Jenny, daughter of Robert Edwards (right) handing the IVF incubator into the care of Curator Katie Dabin (left). Credit: The Churchill Archives
Jenny, daughter of Robert Edwards (right) handing the IVF incubator into the care of Curator Katie Dabin (left). Credit: The Churchill Archives

The Churchill Archives hosted a small ceremony to make the transfer of the incubator to the Science Museum, where I was lucky enough to meet Jenny, the second of Robert Edwards’ daughters who’s been instrumental in making our display of the incubator possible. Jenny herself worked for a short time in her father’s lab.

It was really fascinating to hear Jenny talking about her father and to learn about the impact of his work on his family as much as on society. The tenacity Edwards’ had to show in the face of the controversy sparked by Louise’s birth and the ethics of assisted conception was really striking. Jenny also acknowledged the courage of Steptoe and Edwards’ early patients participating in such radical new treatment.

Plans for the incubator don’t stop at today’s display.

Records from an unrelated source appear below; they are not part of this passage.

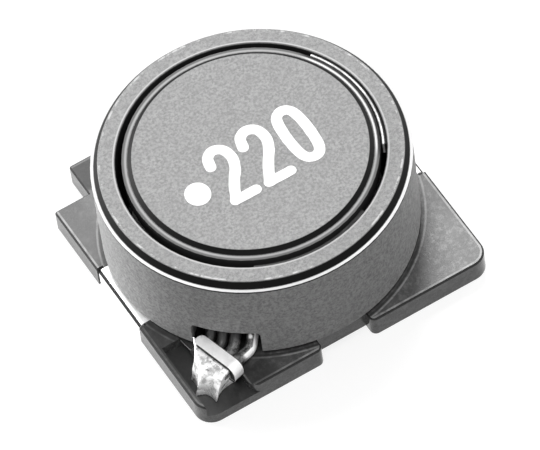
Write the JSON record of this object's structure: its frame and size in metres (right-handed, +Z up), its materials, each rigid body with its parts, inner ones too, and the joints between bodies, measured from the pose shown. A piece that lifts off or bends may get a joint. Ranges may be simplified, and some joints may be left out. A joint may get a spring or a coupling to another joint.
{
  "type": "shielded surface-mount inductor",
  "caption": "Shielded surface-mount power inductor: round ferrite drum core in a round ferrite ring core on a square plastic base with a tinned terminal on each side.",
  "frame": {"origin": "centre of the square base on the board plane, which is also the underside of the solder pads", "axes": "+Z up out of the board, +X from the left terminal to the right terminal, +Y from the front side to the back side"},
  "size_m": [0.0126, 0.0126, 0.0055],
  "materials": {
    "moulding": "matt, fine grained black thermoset",
    "tinned_sheet": "bright tin plating on copper alloy sheet",
    "ferrite_ring": "matt sintered ferrite, fine speckle",
    "ferrite_drum": "matt sintered ferrite, ground top",
    "wire": "enamelled copper strands, tinned at the ends",
    "solder": "bright wetted solder",
    "clear_adhesive": "glossy cured epoxy",
    "dark_adhesive": "dull cured epoxy"
  },
  "bodies": {
    "root": {"base": "moulding", "terminal_left": "tinned_sheet", "terminal_right": "tinned_sheet", "ring_core": "ferrite_ring", "drum_core": "ferrite_drum", "winding": "wire", "solder_front": "solder", "solder_back": "solder", "gap_bead_right": "clear_adhesive", "gap_bead_back": "dark_adhesive", "gap_bead_front": "dark_adhesive", "ring_film_left": "dark_adhesive", "ring_film_right": "dark_adhesive", "drum_film": "dark_adhesive"}
  },
  "joints": []
}
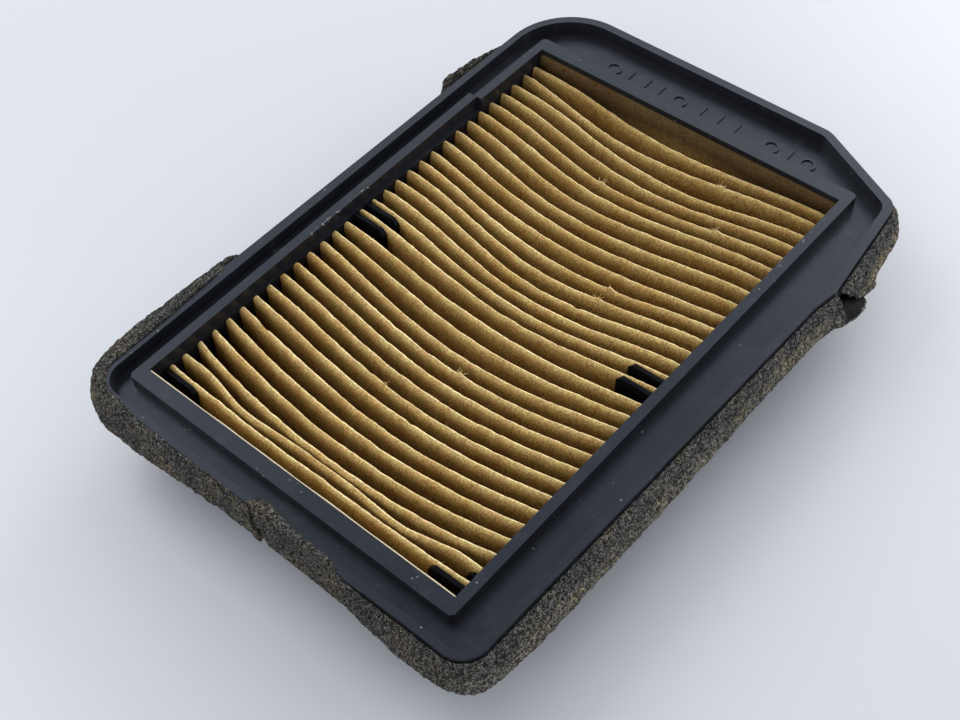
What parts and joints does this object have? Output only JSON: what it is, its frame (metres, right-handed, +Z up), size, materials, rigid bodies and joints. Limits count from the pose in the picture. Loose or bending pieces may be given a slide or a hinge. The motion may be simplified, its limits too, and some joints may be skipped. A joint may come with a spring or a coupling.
{
  "type": "panel air filter",
  "caption": "Flat panel air filter: a black moulded frame with a lip and raised strip around a bowed pleated paper pack, with a foam seal stuck under its flange.",
  "frame": {"origin": "centre of the whole part's bounding box, at the underside of the box around the pleats", "axes": "+X along the long side towards the cut corner's end, +Y across, towards the side with the two rounded corners only, +Z up out of the clean face"},
  "size_m": [0.1958, 0.1412, 0.0317],
  "materials": {
    "moulding": "satin",
    "oiled_paper": "matte",
    "foam": "matte",
    "tape": "satin"
  },
  "bodies": {
    "root": {"frame": "moulding", "pleated_paper": "oiled_paper", "foam_back": "foam", "foam_front": "foam", "foam_end": "foam", "tape_back": "tape", "tape_front": "tape", "tape_end": "tape"}
  },
  "joints": []
}
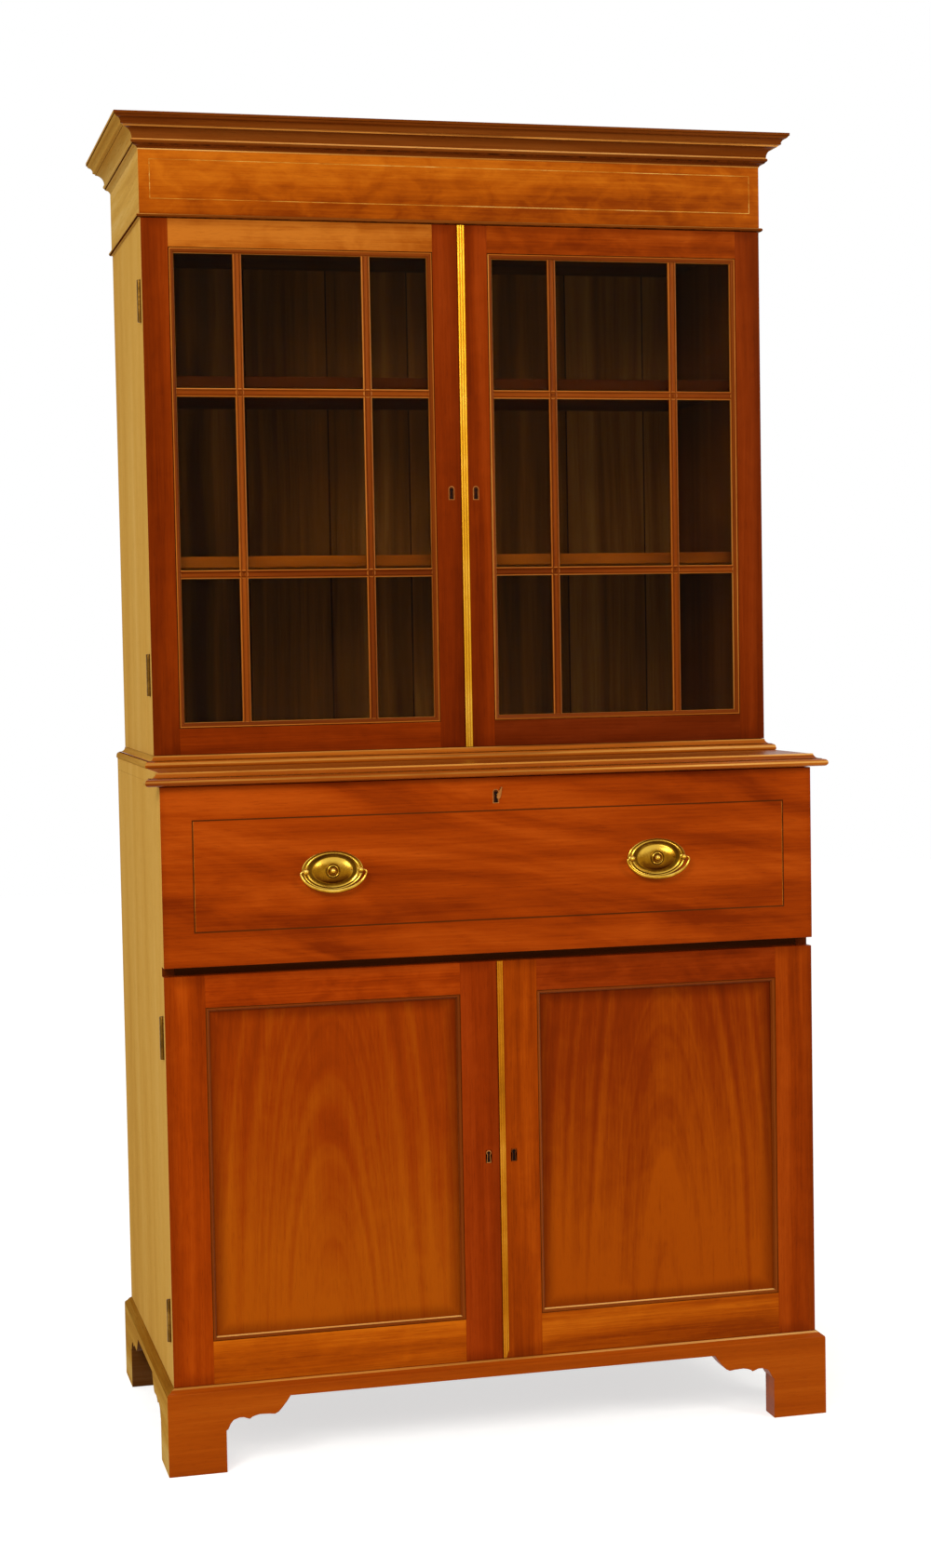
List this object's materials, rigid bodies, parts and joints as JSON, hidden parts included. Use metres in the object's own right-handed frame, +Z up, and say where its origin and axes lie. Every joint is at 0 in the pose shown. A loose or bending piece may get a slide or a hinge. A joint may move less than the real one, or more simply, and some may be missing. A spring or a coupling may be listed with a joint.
{
  "type": "secretaire bookcase",
  "caption": "Secretaire bookcase: glazed doors over shelves, a fall-front writing drawer and panelled cupboard doors on bracket feet.",
  "frame": {"origin": "centre of the footprint on the floor", "axes": "+Z up, +X to the right seen from the front, +Y to the back; the doors face -Y"},
  "size_m": [1.1308, 0.599, 2.14],
  "materials": {
    "front_mahogany": "polished red-brown mahogany",
    "flame_mahogany": "polished figured veneer",
    "dark_mahogany": "polished dark moulding",
    "frieze_veneer": "polished mottled veneer",
    "aged_side_wood": "faded satin polish",
    "inside_wood": "plain unpolished wood",
    "brass": "worn lacquered brass",
    "glass": "clear window glass"
  },
  "bodies": {
    "carcase": {"plinth_front": "dark_mahogany", "plinth_side_right": "dark_mahogany", "plinth_side_left": "dark_mahogany", "lower_side_right": "aged_side_wood", "lower_side_left": "aged_side_wood", "lower_bottom": "inside_wood", "dustboard": "inside_wood", "drawer_runner_right": "inside_wood", "drawer_runner_left": "inside_wood", "cupboard_shelf": "inside_wood", "lower_back": "inside_wood", "lower_top": "aged_side_wood", "top_nosing": "dark_mahogany", "upper_base": "inside_wood", "waist_moulding": "dark_mahogany", "upper_side_right": "aged_side_wood", "upper_side_left": "aged_side_wood", "upper_top": "inside_wood", "upper_back": "inside_wood", "bookshelf_lower": "inside_wood", "bookshelf_upper": "inside_wood", "bead_moulding": "dark_mahogany", "frieze": "frieze_veneer", "cornice": "dark_mahogany", "cornice_top": "inside_wood", "lower_hinge_bottom_right": "brass", "lower_hinge_bottom_left": "brass", "lower_hinge_top_right": "brass", "lower_hinge_top_left": "brass", "upper_hinge_bottom_right": "brass", "upper_hinge_bottom_left": "brass", "upper_hinge_top_right": "brass", "upper_hinge_top_left": "brass"},
    "lower_door_left": {"lower_door_frame_left": "front_mahogany", "lower_door_panel_left": "flame_mahogany"},
    "lower_door_right": {"lower_door_frame_right": "front_mahogany", "lower_door_panel_right": "flame_mahogany", "lower_door_strip": "brass"},
    "upper_door_left": {"upper_door_frame_left": "front_mahogany", "glazing_bars_left": "front_mahogany", "door_glass_left": "glass"},
    "upper_door_right": {"upper_door_frame_right": "front_mahogany", "glazing_bars_right": "front_mahogany", "door_glass_right": "glass", "upper_door_strip": "brass"},
    "drawer": {"drawer_side_right": "inside_wood", "drawer_side_left": "inside_wood", "drawer_bottom": "inside_wood", "drawer_back": "inside_wood", "pigeonholes": "inside_wood", "fall_hinge_right": "brass", "fall_hinge_left": "brass"},
    "fall": {"fall_front": "flame_mahogany", "quadrant_stay_right": "brass", "quadrant_stay_left": "brass", "handle_plate_right": "brass", "handle_plate_left": "brass"},
    "bail_right": {"bail_right": "brass"},
    "bail_left": {"bail_left": "brass"},
    "key_cover": {"key_cover": "brass"}
  },
  "joints": [
    {"name": "lower_door_left_swing", "type": "hinge", "parent": "carcase", "child": "lower_door_left", "pos_m": [-0.5389, -0.2555, 0.4613], "axis": [0, 0, -1], "range_deg": [0, 165]},
    {"name": "lower_door_right_swing", "type": "hinge", "parent": "carcase", "child": "lower_door_right", "pos_m": [0.5389, -0.2555, 0.4613], "axis": [0, 0, 1], "range_deg": [0, 165]},
    {"name": "upper_door_left_swing", "type": "hinge", "parent": "carcase", "child": "upper_door_left", "pos_m": [-0.5249, -0.0863, 1.5515], "axis": [0, 0, -1], "range_deg": [0, 165]},
    {"name": "upper_door_right_swing", "type": "hinge", "parent": "carcase", "child": "upper_door_right", "pos_m": [0.5249, -0.0863, 1.5515], "axis": [0, 0, 1], "range_deg": [0, 165]},
    {"name": "drawer_slide", "type": "slide", "parent": "carcase", "child": "drawer", "axis": [0, -1, 0], "range_m": [0, 0.32]},
    {"name": "fall_drop", "type": "hinge", "parent": "drawer", "child": "fall", "pos_m": [0, -0.2715, 0.802], "axis": [1, 0, 0], "range_deg": [0, 90]},
    {"name": "bail_right_lift", "type": "hinge", "parent": "fall", "child": "bail_right", "pos_m": [0.268, -0.2905, 0.9415], "axis": [-1, 0, 0], "range_deg": [0, 150]},
    {"name": "bail_left_lift", "type": "hinge", "parent": "fall", "child": "bail_left", "pos_m": [-0.268, -0.2905, 0.9415], "axis": [-1, 0, 0], "range_deg": [0, 150]},
    {"name": "key_cover_swing", "type": "hinge", "parent": "fall", "child": "key_cover", "pos_m": [0.009, -0.2798, 1.0635], "axis": [0, 1, 0], "range_deg": [-108, 40]}
  ]
}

In autumn 2019 the incubator will be re-displayed in new Medicine Galleries opening at the Science Museum, which will showcase life-changing medical breakthroughs of the past and present.

We’re thrilled to announce that the arrival of the incubator coincides with an award of £7.8 million in funding from the Heritage Lottery Fund adding to a £10 million grant from the Wellcome Trust. This landmark £24 million project will transform the first floor of the Science Museum, creating a magnificent new home for the Museum’s world-renowned medical collections.

The significance of IVF’s contribution to medicine was finally acknowledged in 2010 when Robert Edwards was awarded the Nobel Prize in Physiology or Medicine (sadly, Patrick Steptoe had passed away and Nobel prizes are not awarded posthumously).

Edwards’ and Steptoe’s techniques continue to change lives.

IVF opened up new areas of science offering huge benefits but that continue to spark controversy – most recently IVF’s legacy can be seen with the birth of the world’s first baby born through a procedure using the DNA of three people to overcome mitochondrial disease.

We would like to thank the Edwards Family and the Churchill Archives Centre for making this loan possible.